675. «Скажи мне, что происходило в тебе, когда ты произносил такие слова?» Фраза «Я имел в виду…» не будет ответом на этот вопрос.
676. «Под этим словом я подразумевал вот это…» Это некое сообщение, употребляемое иначе, чем сообщение о душевном состоянии говорящего.
677. С другой стороны: «Когда ты только что бранился, ты действительно имел это в виду?» Это равносильно вопросу: «Был ли ты действительно рассержен?» Ответ же может быть дан на основе интроспекции, и часто он таков: «Всерьез я этого не имел в виду», «Я сказал все это полушутя». Здесь мы имеем различия в степени.

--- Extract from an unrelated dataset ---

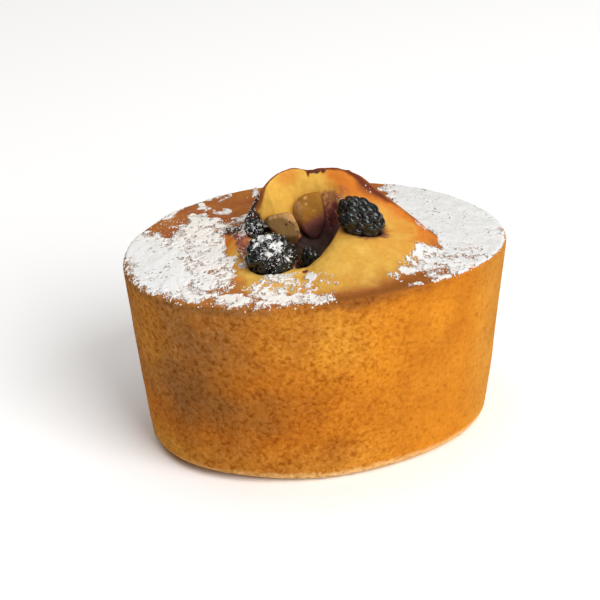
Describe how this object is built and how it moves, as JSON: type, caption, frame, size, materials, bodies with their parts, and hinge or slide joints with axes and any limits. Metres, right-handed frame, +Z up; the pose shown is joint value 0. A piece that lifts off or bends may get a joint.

Говорят при этом, правда, и так: «Произнося эти слова, я отчасти имел в виду его».
678. Так в чем же все-таки состоит это полагание (боли или звуков рояля)? Ни один ответ не годится, ибо ответы, которые сходу предлагаются, ничего не стоят. «И все же я тогда имел в виду одно, а не другое». Да, конечно, но ты лишь подчеркнуто повторил то, чему и так никто не возражал.